[Start]

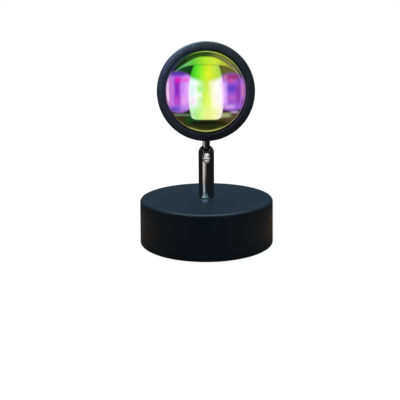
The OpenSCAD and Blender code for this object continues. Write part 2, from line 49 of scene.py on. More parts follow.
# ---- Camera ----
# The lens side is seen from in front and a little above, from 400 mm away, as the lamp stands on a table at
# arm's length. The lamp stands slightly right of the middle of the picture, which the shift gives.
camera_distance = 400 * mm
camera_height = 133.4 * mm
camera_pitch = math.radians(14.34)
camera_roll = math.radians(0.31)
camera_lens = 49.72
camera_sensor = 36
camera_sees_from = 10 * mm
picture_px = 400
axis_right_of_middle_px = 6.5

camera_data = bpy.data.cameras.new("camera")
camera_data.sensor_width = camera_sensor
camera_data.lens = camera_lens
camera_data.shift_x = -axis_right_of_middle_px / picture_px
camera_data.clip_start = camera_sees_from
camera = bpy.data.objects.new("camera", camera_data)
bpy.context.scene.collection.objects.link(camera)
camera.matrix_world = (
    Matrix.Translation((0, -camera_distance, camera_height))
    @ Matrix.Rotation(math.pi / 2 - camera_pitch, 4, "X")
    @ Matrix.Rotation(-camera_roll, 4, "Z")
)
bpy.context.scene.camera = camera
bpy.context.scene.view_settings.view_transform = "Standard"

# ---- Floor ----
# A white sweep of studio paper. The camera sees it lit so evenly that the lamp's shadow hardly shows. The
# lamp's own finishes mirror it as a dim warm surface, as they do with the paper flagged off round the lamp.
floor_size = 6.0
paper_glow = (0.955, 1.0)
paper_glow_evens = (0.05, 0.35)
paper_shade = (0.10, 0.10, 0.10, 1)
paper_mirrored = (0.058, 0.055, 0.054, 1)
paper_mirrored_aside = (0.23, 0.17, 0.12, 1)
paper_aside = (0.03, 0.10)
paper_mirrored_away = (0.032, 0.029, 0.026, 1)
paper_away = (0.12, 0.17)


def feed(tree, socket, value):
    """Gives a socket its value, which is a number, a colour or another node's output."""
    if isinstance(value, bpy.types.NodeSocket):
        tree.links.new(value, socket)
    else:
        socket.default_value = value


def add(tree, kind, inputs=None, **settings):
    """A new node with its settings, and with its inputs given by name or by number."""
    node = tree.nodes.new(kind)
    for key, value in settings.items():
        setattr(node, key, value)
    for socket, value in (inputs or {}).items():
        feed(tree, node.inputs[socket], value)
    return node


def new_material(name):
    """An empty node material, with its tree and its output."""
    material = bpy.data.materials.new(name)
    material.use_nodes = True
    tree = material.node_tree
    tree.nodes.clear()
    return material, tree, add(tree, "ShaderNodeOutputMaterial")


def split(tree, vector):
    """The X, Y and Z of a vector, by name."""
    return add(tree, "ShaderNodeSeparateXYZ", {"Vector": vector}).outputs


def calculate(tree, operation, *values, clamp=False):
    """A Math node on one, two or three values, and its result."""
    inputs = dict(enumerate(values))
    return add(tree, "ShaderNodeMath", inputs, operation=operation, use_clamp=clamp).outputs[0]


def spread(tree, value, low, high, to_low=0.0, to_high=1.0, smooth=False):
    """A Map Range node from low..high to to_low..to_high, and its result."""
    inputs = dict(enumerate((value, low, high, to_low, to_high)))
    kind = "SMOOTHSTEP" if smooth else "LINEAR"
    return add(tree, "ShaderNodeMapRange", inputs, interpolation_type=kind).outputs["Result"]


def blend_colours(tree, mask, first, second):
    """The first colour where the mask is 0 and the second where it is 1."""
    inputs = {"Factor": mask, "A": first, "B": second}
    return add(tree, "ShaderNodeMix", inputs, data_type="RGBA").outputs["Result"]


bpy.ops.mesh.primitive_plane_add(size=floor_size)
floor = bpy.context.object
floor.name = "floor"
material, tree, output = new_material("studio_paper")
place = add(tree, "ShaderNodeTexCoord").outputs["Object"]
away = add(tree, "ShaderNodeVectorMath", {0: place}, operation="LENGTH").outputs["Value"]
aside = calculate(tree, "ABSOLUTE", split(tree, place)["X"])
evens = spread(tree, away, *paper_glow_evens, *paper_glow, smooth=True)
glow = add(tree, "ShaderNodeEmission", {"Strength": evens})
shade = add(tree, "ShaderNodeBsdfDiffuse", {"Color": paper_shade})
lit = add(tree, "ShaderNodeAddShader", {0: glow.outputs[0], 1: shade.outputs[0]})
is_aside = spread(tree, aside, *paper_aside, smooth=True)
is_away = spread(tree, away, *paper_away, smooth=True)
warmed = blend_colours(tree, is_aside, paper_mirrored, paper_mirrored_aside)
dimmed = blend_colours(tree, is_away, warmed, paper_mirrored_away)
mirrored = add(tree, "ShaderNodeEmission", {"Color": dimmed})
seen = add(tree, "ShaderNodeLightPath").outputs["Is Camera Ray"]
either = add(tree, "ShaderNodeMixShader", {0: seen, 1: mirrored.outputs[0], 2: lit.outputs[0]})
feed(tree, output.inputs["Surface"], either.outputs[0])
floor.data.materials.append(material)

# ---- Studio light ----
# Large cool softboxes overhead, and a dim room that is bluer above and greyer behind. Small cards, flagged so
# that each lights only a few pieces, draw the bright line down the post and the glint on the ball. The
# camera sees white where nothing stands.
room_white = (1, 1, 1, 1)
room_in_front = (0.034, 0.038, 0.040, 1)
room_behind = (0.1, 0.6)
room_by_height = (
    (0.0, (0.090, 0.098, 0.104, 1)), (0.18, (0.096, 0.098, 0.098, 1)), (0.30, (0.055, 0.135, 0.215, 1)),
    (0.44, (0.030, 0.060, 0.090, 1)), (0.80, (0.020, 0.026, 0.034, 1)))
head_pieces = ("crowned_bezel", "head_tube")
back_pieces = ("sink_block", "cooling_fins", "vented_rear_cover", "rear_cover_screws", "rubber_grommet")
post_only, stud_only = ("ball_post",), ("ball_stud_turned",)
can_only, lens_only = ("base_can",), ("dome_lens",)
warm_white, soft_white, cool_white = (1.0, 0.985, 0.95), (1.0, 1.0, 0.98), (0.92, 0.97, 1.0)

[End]

#### THE REQUEST
Write out every line of the material again, exactly as it reads.

#### RESULT FOR THIS EXERCISE
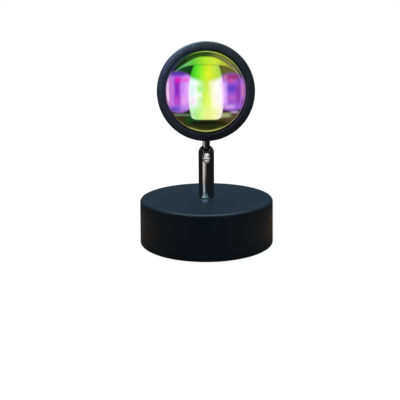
The OpenSCAD and Blender code for this object continues. Write part 2, from line 49 of scene.py on. More parts follow.
# ---- Camera ----
# The lens side is seen from in front and a little above, from 400 mm away, as the lamp stands on a table at
# arm's length. The lamp stands slightly right of the middle of the picture, which the shift gives.
camera_distance = 400 * mm
camera_height = 133.4 * mm
camera_pitch = math.radians(14.34)
camera_roll = math.radians(0.31)
camera_lens = 49.72
camera_sensor = 36
camera_sees_from = 10 * mm
picture_px = 400
axis_right_of_middle_px = 6.5

camera_data = bpy.data.cameras.new("camera")
camera_data.sensor_width = camera_sensor
camera_data.lens = camera_lens
camera_data.shift_x = -axis_right_of_middle_px / picture_px
camera_data.clip_start = camera_sees_from
camera = bpy.data.objects.new("camera", camera_data)
bpy.context.scene.collection.objects.link(camera)
camera.matrix_world = (
    Matrix.Translation((0, -camera_distance, camera_height))
    @ Matrix.Rotation(math.pi / 2 - camera_pitch, 4, "X")
    @ Matrix.Rotation(-camera_roll, 4, "Z")
)
bpy.context.scene.camera = camera
bpy.context.scene.view_settings.view_transform = "Standard"

# ---- Floor ----
# A white sweep of studio paper. The camera sees it lit so evenly that the lamp's shadow hardly shows. The
# lamp's own finishes mirror it as a dim warm surface, as they do with the paper flagged off round the lamp.
floor_size = 6.0
paper_glow = (0.955, 1.0)
paper_glow_evens = (0.05, 0.35)
paper_shade = (0.10, 0.10, 0.10, 1)
paper_mirrored = (0.058, 0.055, 0.054, 1)
paper_mirrored_aside = (0.23, 0.17, 0.12, 1)
paper_aside = (0.03, 0.10)
paper_mirrored_away = (0.032, 0.029, 0.026, 1)
paper_away = (0.12, 0.17)


def feed(tree, socket, value):
    """Gives a socket its value, which is a number, a colour or another node's output."""
    if isinstance(value, bpy.types.NodeSocket):
        tree.links.new(value, socket)
    else:
        socket.default_value = value


def add(tree, kind, inputs=None, **settings):
    """A new node with its settings, and with its inputs given by name or by number."""
    node = tree.nodes.new(kind)
    for key, value in settings.items():
        setattr(node, key, value)
    for socket, value in (inputs or {}).items():
        feed(tree, node.inputs[socket], value)
    return node


def new_material(name):
    """An empty node material, with its tree and its output."""
    material = bpy.data.materials.new(name)
    material.use_nodes = True
    tree = material.node_tree
    tree.nodes.clear()
    return material, tree, add(tree, "ShaderNodeOutputMaterial")


def split(tree, vector):
    """The X, Y and Z of a vector, by name."""
    return add(tree, "ShaderNodeSeparateXYZ", {"Vector": vector}).outputs


def calculate(tree, operation, *values, clamp=False):
    """A Math node on one, two or three values, and its result."""
    inputs = dict(enumerate(values))
    return add(tree, "ShaderNodeMath", inputs, operation=operation, use_clamp=clamp).outputs[0]


def spread(tree, value, low, high, to_low=0.0, to_high=1.0, smooth=False):
    """A Map Range node from low..high to to_low..to_high, and its result."""
    inputs = dict(enumerate((value, low, high, to_low, to_high)))
    kind = "SMOOTHSTEP" if smooth else "LINEAR"
    return add(tree, "ShaderNodeMapRange", inputs, interpolation_type=kind).outputs["Result"]


def blend_colours(tree, mask, first, second):
    """The first colour where the mask is 0 and the second where it is 1."""
    inputs = {"Factor": mask, "A": first, "B": second}
    return add(tree, "ShaderNodeMix", inputs, data_type="RGBA").outputs["Result"]


bpy.ops.mesh.primitive_plane_add(size=floor_size)
floor = bpy.context.object
floor.name = "floor"
material, tree, output = new_material("studio_paper")
place = add(tree, "ShaderNodeTexCoord").outputs["Object"]
away = add(tree, "ShaderNodeVectorMath", {0: place}, operation="LENGTH").outputs["Value"]
aside = calculate(tree, "ABSOLUTE", split(tree, place)["X"])
evens = spread(tree, away, *paper_glow_evens, *paper_glow, smooth=True)
glow = add(tree, "ShaderNodeEmission", {"Strength": evens})
shade = add(tree, "ShaderNodeBsdfDiffuse", {"Color": paper_shade})
lit = add(tree, "ShaderNodeAddShader", {0: glow.outputs[0], 1: shade.outputs[0]})
is_aside = spread(tree, aside, *paper_aside, smooth=True)
is_away = spread(tree, away, *paper_away, smooth=True)
warmed = blend_colours(tree, is_aside, paper_mirrored, paper_mirrored_aside)
dimmed = blend_colours(tree, is_away, warmed, paper_mirrored_away)
mirrored = add(tree, "ShaderNodeEmission", {"Color": dimmed})
seen = add(tree, "ShaderNodeLightPath").outputs["Is Camera Ray"]
either = add(tree, "ShaderNodeMixShader", {0: seen, 1: mirrored.outputs[0], 2: lit.outputs[0]})
feed(tree, output.inputs["Surface"], either.outputs[0])
floor.data.materials.append(material)

# ---- Studio light ----
# Large cool softboxes overhead, and a dim room that is bluer above and greyer behind. Small cards, flagged so
# that each lights only a few pieces, draw the bright line down the post and the glint on the ball. The
# camera sees white where nothing stands.
room_white = (1, 1, 1, 1)
room_in_front = (0.034, 0.038, 0.040, 1)
room_behind = (0.1, 0.6)
room_by_height = (
    (0.0, (0.090, 0.098, 0.104, 1)), (0.18, (0.096, 0.098, 0.098, 1)), (0.30, (0.055, 0.135, 0.215, 1)),
    (0.44, (0.030, 0.060, 0.090, 1)), (0.80, (0.020, 0.026, 0.034, 1)))
head_pieces = ("crowned_bezel", "head_tube")
back_pieces = ("sink_block", "cooling_fins", "vented_rear_cover", "rear_cover_screws", "rubber_grommet")
post_only, stud_only = ("ball_post",), ("ball_stud_turned",)
can_only, lens_only = ("base_can",), ("dome_lens",)
warm_white, soft_white, cool_white = (1.0, 0.985, 0.95), (1.0, 1.0, 0.98), (0.92, 0.97, 1.0)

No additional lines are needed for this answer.